* Start *
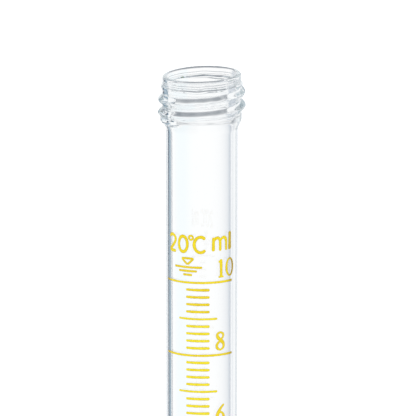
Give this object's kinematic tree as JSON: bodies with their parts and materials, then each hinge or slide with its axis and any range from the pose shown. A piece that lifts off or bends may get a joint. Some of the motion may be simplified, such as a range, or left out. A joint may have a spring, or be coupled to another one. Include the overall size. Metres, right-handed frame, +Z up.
* End *
* Start *
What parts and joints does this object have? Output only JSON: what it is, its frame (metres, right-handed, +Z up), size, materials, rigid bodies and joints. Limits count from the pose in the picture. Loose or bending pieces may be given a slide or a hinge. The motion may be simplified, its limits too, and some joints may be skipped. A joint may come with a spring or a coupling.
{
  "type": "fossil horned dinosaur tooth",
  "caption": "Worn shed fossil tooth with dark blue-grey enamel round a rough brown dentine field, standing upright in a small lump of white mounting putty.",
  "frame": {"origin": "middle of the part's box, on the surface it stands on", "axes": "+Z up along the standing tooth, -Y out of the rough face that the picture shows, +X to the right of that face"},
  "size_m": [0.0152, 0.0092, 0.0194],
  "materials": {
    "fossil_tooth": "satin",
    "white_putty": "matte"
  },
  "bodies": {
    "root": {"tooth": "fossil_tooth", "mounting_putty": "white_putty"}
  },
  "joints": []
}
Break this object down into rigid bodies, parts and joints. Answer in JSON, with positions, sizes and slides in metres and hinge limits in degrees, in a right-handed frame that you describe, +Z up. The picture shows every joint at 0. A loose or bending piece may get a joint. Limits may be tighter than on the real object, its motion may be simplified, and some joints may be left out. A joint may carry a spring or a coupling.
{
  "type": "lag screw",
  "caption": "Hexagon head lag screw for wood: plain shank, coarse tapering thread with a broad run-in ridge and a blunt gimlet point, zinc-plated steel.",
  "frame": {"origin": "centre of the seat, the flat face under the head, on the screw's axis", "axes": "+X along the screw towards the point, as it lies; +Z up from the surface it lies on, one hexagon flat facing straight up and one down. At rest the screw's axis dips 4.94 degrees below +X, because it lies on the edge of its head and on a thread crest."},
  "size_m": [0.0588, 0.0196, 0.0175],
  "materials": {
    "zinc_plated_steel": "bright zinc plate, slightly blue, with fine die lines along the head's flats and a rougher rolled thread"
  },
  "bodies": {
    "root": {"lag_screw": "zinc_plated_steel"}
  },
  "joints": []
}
* End *
* Start *
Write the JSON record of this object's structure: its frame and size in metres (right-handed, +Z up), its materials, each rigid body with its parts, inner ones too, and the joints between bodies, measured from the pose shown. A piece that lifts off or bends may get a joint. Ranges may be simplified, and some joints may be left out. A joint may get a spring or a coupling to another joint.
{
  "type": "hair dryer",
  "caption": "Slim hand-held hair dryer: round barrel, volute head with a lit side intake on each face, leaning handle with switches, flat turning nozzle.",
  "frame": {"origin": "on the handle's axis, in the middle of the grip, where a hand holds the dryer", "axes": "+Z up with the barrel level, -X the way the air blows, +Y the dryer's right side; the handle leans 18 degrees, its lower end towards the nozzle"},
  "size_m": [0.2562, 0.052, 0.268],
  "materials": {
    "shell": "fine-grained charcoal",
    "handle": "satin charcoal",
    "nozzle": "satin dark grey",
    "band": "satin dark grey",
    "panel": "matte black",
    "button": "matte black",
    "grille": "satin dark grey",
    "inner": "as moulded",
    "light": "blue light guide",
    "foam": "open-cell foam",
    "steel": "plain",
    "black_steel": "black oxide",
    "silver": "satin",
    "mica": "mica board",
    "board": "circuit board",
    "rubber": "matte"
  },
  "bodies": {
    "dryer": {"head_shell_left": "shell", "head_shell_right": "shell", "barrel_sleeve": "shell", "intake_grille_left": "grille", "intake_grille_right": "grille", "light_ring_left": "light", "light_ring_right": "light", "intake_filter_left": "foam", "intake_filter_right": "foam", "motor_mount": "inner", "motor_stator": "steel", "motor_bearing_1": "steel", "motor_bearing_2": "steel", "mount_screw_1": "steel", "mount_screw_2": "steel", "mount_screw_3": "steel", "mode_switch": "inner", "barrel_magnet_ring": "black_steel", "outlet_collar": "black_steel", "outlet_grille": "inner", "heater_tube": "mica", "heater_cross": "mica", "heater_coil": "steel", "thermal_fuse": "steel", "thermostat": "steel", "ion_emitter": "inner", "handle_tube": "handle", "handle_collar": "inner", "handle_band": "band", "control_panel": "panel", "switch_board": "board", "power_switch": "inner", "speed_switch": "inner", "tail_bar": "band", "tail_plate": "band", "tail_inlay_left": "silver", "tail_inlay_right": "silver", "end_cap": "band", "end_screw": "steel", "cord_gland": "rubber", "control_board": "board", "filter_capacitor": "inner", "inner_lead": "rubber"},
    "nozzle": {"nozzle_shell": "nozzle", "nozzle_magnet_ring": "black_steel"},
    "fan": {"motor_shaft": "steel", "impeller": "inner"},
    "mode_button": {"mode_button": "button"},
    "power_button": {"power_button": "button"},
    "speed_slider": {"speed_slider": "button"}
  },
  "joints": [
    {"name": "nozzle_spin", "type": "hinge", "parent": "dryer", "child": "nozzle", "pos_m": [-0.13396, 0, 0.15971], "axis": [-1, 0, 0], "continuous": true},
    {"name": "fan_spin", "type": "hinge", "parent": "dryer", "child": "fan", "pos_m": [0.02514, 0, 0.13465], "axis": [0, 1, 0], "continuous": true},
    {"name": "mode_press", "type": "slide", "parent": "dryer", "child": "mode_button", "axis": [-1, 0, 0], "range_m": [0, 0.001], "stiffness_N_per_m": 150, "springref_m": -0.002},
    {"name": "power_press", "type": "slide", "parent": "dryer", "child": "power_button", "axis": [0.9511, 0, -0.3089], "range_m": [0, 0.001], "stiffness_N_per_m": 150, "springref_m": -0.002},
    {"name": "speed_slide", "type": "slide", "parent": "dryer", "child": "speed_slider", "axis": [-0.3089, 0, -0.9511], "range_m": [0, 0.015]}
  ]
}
* End *
**What is being asked**
Work out how many lines of the data above hold the word "picture", and write only the count.

**Finished answer**
3